_3D code data_
↓↓↓

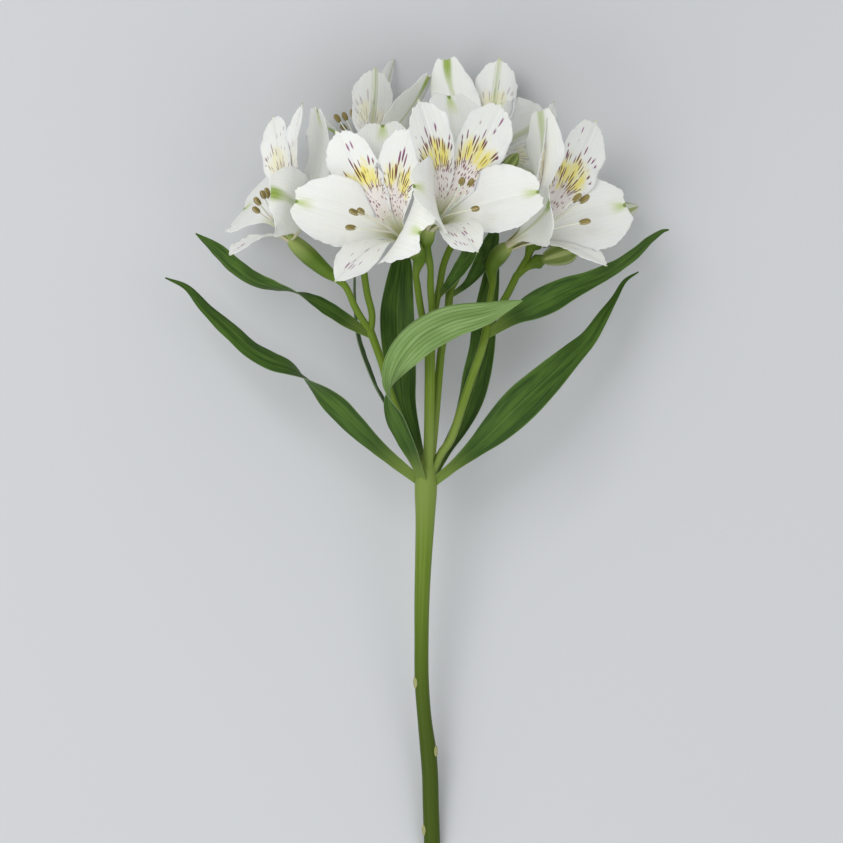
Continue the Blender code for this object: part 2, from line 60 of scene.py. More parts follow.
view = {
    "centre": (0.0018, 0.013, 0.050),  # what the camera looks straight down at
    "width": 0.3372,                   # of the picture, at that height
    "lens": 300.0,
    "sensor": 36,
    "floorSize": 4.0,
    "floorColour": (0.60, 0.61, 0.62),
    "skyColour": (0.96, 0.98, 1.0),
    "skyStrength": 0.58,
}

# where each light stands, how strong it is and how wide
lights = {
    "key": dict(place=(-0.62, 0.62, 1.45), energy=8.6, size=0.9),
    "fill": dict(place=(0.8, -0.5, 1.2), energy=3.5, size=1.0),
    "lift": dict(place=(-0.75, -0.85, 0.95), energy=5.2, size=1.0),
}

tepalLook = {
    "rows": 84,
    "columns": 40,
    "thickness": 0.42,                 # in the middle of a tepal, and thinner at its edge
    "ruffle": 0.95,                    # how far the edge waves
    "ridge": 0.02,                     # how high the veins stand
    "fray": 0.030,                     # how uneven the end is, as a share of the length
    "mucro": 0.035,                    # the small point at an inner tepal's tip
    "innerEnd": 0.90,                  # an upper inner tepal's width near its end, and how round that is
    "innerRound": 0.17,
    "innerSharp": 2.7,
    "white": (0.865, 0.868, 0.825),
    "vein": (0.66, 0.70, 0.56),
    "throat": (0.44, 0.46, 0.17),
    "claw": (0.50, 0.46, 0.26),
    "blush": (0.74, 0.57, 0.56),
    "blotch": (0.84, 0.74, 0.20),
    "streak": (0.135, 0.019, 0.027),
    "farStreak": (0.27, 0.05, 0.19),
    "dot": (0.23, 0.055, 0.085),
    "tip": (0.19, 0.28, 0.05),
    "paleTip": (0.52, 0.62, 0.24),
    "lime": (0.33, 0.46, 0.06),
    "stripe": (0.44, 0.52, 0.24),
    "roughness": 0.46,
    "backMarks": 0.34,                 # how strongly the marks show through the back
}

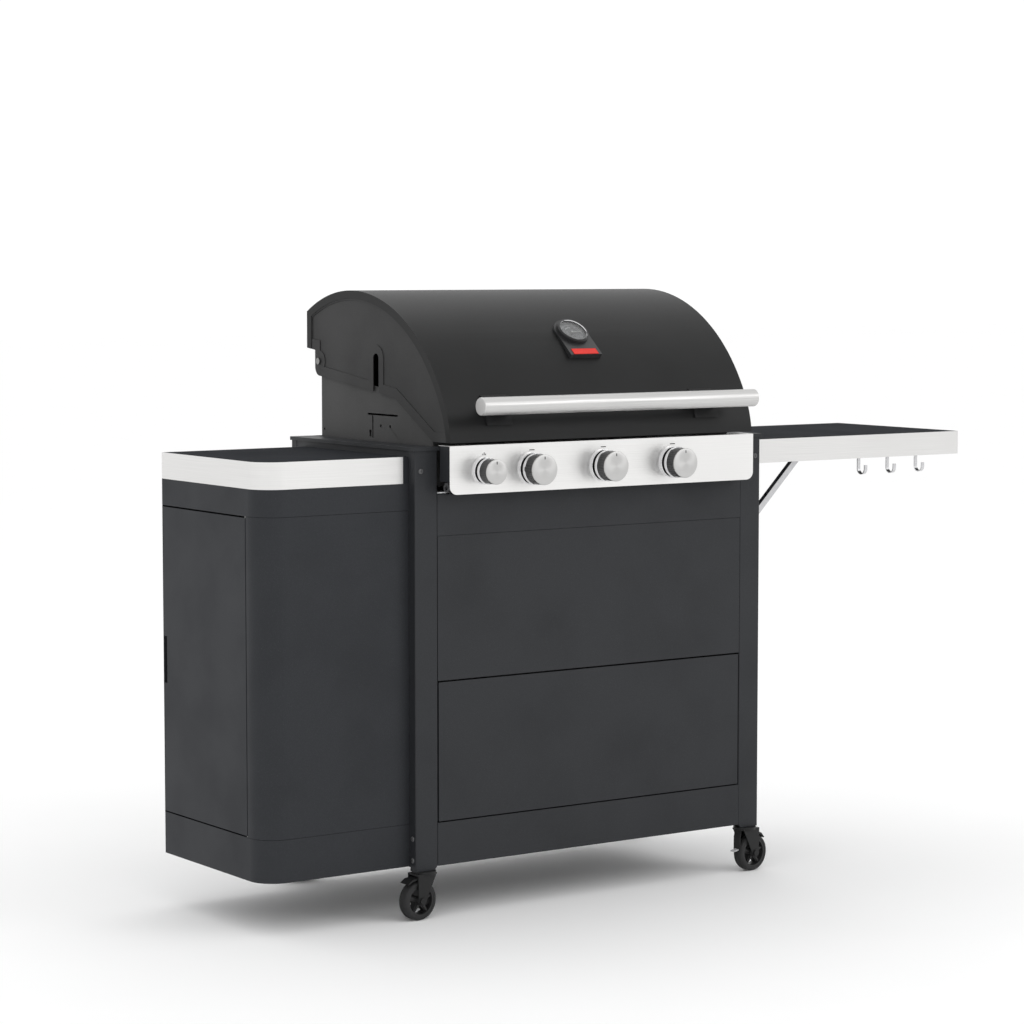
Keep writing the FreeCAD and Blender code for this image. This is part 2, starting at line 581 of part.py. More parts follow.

↑↑↑

_EXERCISE GOAL_
Take the listing above and write it out again exactly.

_FULL RESPONSE_
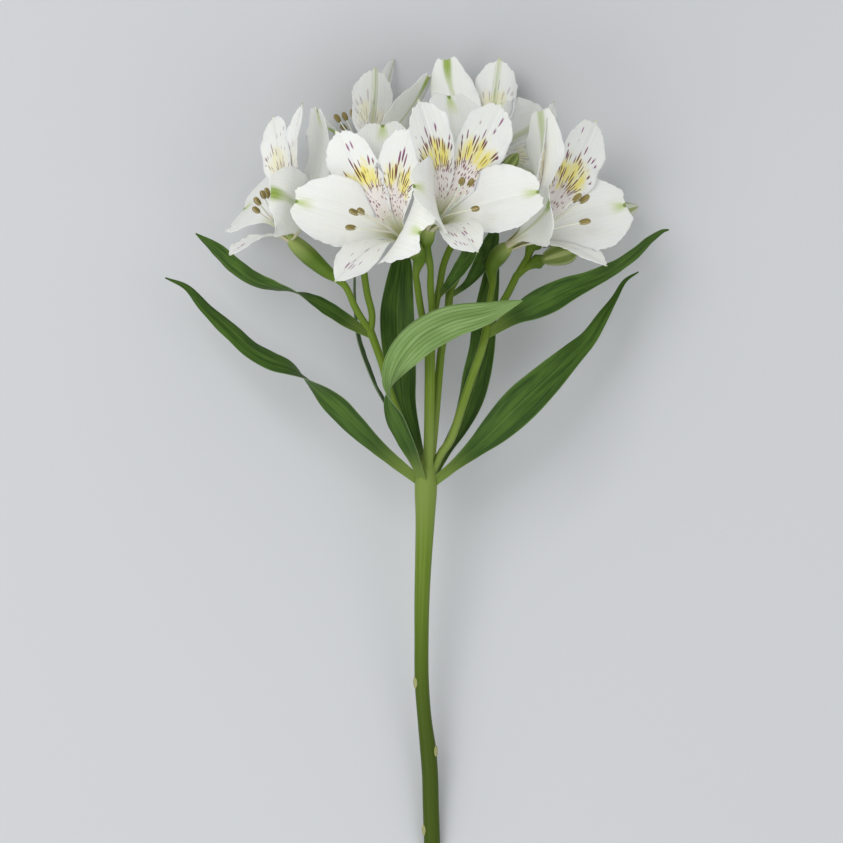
Continue the Blender code for this object: part 2, from line 60 of scene.py. More parts follow.
view = {
    "centre": (0.0018, 0.013, 0.050),  # what the camera looks straight down at
    "width": 0.3372,                   # of the picture, at that height
    "lens": 300.0,
    "sensor": 36,
    "floorSize": 4.0,
    "floorColour": (0.60, 0.61, 0.62),
    "skyColour": (0.96, 0.98, 1.0),
    "skyStrength": 0.58,
}

# where each light stands, how strong it is and how wide
lights = {
    "key": dict(place=(-0.62, 0.62, 1.45), energy=8.6, size=0.9),
    "fill": dict(place=(0.8, -0.5, 1.2), energy=3.5, size=1.0),
    "lift": dict(place=(-0.75, -0.85, 0.95), energy=5.2, size=1.0),
}

tepalLook = {
    "rows": 84,
    "columns": 40,
    "thickness": 0.42,                 # in the middle of a tepal, and thinner at its edge
    "ruffle": 0.95,                    # how far the edge waves
    "ridge": 0.02,                     # how high the veins stand
    "fray": 0.030,                     # how uneven the end is, as a share of the length
    "mucro": 0.035,                    # the small point at an inner tepal's tip
    "innerEnd": 0.90,                  # an upper inner tepal's width near its end, and how round that is
    "innerRound": 0.17,
    "innerSharp": 2.7,
    "white": (0.865, 0.868, 0.825),
    "vein": (0.66, 0.70, 0.56),
    "throat": (0.44, 0.46, 0.17),
    "claw": (0.50, 0.46, 0.26),
    "blush": (0.74, 0.57, 0.56),
    "blotch": (0.84, 0.74, 0.20),
    "streak": (0.135, 0.019, 0.027),
    "farStreak": (0.27, 0.05, 0.19),
    "dot": (0.23, 0.055, 0.085),
    "tip": (0.19, 0.28, 0.05),
    "paleTip": (0.52, 0.62, 0.24),
    "lime": (0.33, 0.46, 0.06),
    "stripe": (0.44, 0.52, 0.24),
    "roughness": 0.46,
    "backMarks": 0.34,                 # how strongly the marks show through the back
}

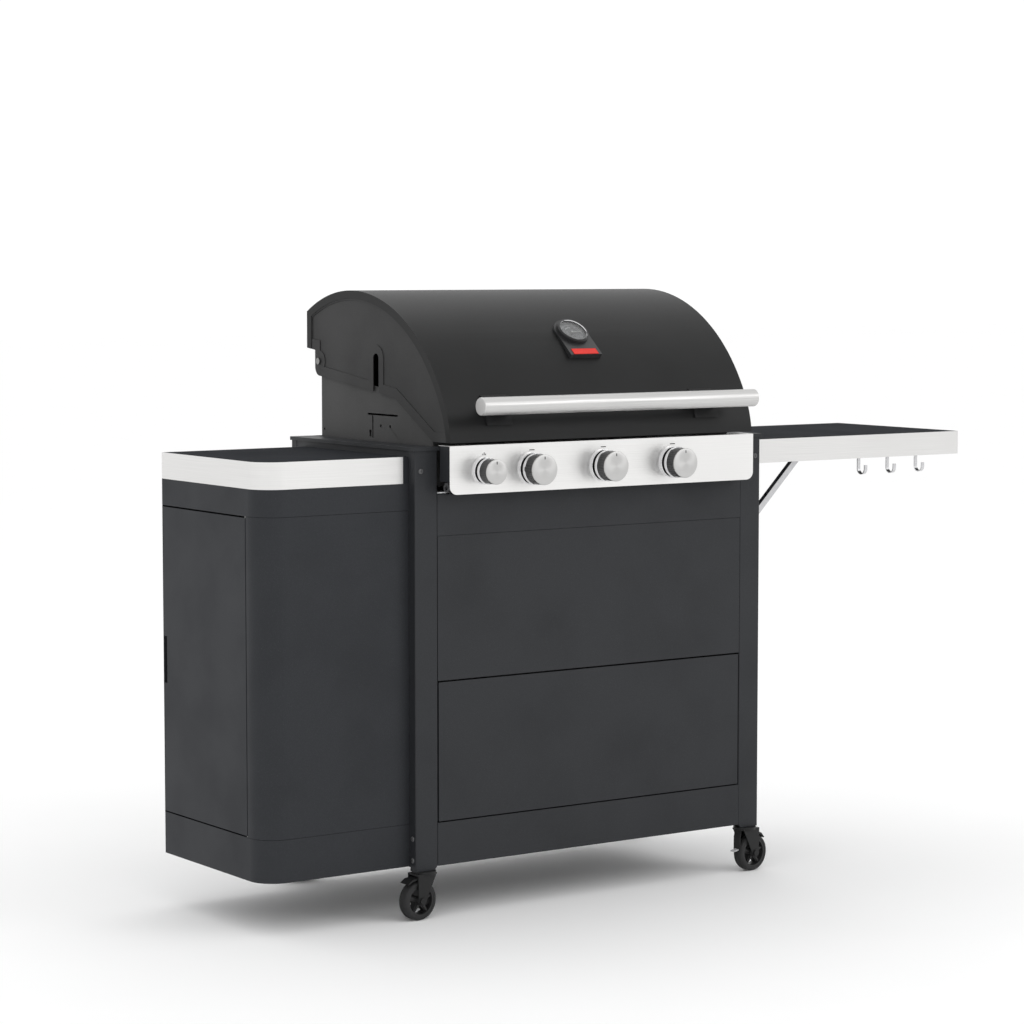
Keep writing the FreeCAD and Blender code for this image. This is part 2, starting at line 581 of part.py. More parts follow.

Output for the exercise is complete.